------ Provided data
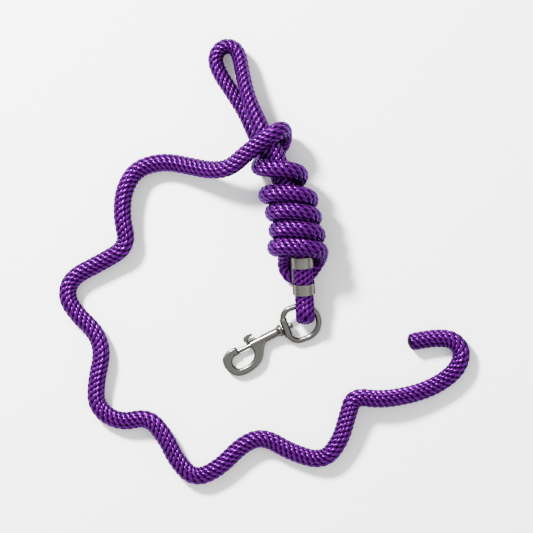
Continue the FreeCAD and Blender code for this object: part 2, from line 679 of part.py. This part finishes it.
def make_fold():
    """The bight where the rope leaves the hank's core, pressed flat beneath the clamp."""
    path, used = rounded_path(FOLD)
    half_width = size("fold_width") / 2
    half_height = size("fold_height") / 2
    section = Part.Wire([Part.Ellipse(Vector(0, 0, 0), half_width, half_height).toShape()])
    start = Vector(*FOLD[0])
    tangent = (Vector(*FOLD[1]) - start).normalize()
    level = Vector(0, 0, 1).cross(tangent).normalize()
    turn = FreeCAD.Rotation(level, tangent.cross(level), tangent, "ZXY")
    section.Placement = FreeCAD.Placement(start, turn)
    return swept("rope_fold", path, used, section, math.pi * half_width * half_height, Vector(0, 0, 1))


def make_hitch():
    """The single turn that locks the hank round the hand loop's two legs."""
    radius = size("rope_diameter") / 2
    half_height = size("hank_height") / 2 - radius
    heading = math.radians(size("hitch_heading"))
    lateral = Vector(math.cos(heading), math.sin(heading), 0)
    normal = lateral.cross(Vector(0, 0, 1))
    top = HITCH_CENTRE + Vector(0, 0, half_height)
    ellipse = Part.Ellipse(top, HITCH_CENTRE + lateral * size("hitch_half_width"), HITCH_CENTRE)
    path = Part.Wire([ellipse.toShape()])
    start = ellipse.value(0)
    section = Part.Wire([Part.Circle(start, ellipse.tangent(0)[0], radius).toShape()])
    area = math.pi * radius ** 2
    return swept("rope_hitch", path, [], section, area, normal)


# ---------------------------------------------------------------- build, check and write
SUBPARTS = [
    make_snap_body(), make_bolt(), make_thumb_stud(), make_rivet(), make_spring(), make_eye(), make_clamp(),
    make_snap_loop(), make_fold(), make_hank(), make_hitch(), round_tube("rope_hand_loop", HAND_LOOP),
    round_tube("rope_tail", TAIL),
]
doc.recompute()

for item in doc.Objects:
    problems = [state for state in item.State if state in ("Invalid", "Error")]
    if problems:
        raise RuntimeError(f"{item.Name} failed: {problems}")

FITTINGS = ["snap_body", "snap_bolt", "thumb_stud", "swivel_rivet", "bolt_spring", "swivel_eye", "rope_clamp"]
fittings_box = FreeCAD.BoundBox()
whole_box = FreeCAD.BoundBox()
for item in SUBPARTS:
    shape = item.Shape
    if shape.isNull() or not shape.isValid() or not shape.Solids:
        raise RuntimeError(f"{item.Label} has no valid solid")
    whole_box.add(shape.BoundBox)
    if item.Label in FITTINGS:
        fittings_box.add(shape.BoundBox)
    print(f"{item.Label}: solids {len(shape.Solids)}, volume {shape.Volume:.1f}, lowest {shape.BoundBox.ZMin:.2f}")
    shape.exportStep(f"parts/{item.Label}.step")
print("fittings box", fittings_box)
print("whole box", whole_box)
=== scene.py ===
"""Training lead: one braided rope, wound in a hank, and its swivel bolt snap.  Metres, +Z up."""
import math
import bpy
import numpy as np
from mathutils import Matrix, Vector


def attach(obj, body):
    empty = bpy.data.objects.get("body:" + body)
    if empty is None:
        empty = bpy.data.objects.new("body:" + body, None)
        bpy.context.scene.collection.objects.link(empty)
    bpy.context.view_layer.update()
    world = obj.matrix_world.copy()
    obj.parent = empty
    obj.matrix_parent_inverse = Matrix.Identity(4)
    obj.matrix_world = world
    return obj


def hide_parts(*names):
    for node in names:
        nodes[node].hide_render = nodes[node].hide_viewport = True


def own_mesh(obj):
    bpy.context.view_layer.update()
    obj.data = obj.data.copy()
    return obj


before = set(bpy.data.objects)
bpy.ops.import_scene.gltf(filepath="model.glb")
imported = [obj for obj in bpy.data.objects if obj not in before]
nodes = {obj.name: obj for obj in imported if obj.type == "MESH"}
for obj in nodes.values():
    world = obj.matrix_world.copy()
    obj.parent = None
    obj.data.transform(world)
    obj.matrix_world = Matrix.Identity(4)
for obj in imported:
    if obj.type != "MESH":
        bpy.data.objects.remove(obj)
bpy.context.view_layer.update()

MM = 0.001

# ---------------------------------------------------------------- sizes of the rope and its braid
ROPE_RADIUS = 8.3 * MM  # over the stitches' crowns
COLUMNS = 12  # stitch columns round the rope, an even number
STITCH_PITCH = 5.2 * MM  # distance along the rope from one stitch of a column to the next
STITCH_SLANT = math.radians(34.0)  # how far a stitch leans from the rope's own line
STITCH_HALF_LENGTH = 3.7 * MM
STITCH_HALF_WIDTH = 1.5 * MM
STITCH_BLUNTNESS = 2.4  # 2 makes an oval stitch, more makes its ends blunter
STITCH_HEIGHT = 1.3 * MM
FIBRE_STRETCH = 0.06  # fibres are drawn out along the strands by the inverse of this

# the melted ends of the rope
SEAL_LENGTH = 4.5 * MM
SEAL_FLAT = 1.0 * MM  # the outermost part, where no stitch is left
SEAL_SHRINK = 0.6 * MM
SEAL_ROUNDING = 0.85
TIP_CROWN = 0.4 * MM  # how far the middle of the cut stands out

# how the rope is flattened: its height and its width, as parts of the round rope's
CLAMP_SQUEEZE = (0.635, 1.075)
FOLD_SQUEEZE = (0.72, 1.05)
LOOP_SQUEEZE = (1.1, 0.86)
LOOP_FADE = 30 * MM

# how fine the meshes are
RING_STEP = 0.9 * MM
RING_POINTS = 90
METAL_VOXEL = 0.26 * MM
STUD_VOXEL = 0.22 * MM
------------
» To do: Of the lines above, extract only those from the line with "whole_box.add(shape.BoundBox)" to the line with "bpy.context.scene.collection.objects.link(empty)", both included, exactly as written.

» Task result:
    whole_box.add(shape.BoundBox)
    if item.Label in FITTINGS:
        fittings_box.add(shape.BoundBox)
    print(f"{item.Label}: solids {len(shape.Solids)}, volume {shape.Volume:.1f}, lowest {shape.BoundBox.ZMin:.2f}")
    shape.exportStep(f"parts/{item.Label}.step")
print("fittings box", fittings_box)
print("whole box", whole_box)
=== scene.py ===
"""Training lead: one braided rope, wound in a hank, and its swivel bolt snap.  Metres, +Z up."""
import math
import bpy
import numpy as np
from mathutils import Matrix, Vector


def attach(obj, body):
    empty = bpy.data.objects.get("body:" + body)
    if empty is None:
        empty = bpy.data.objects.new("body:" + body, None)
        bpy.context.scene.collection.objects.link(empty)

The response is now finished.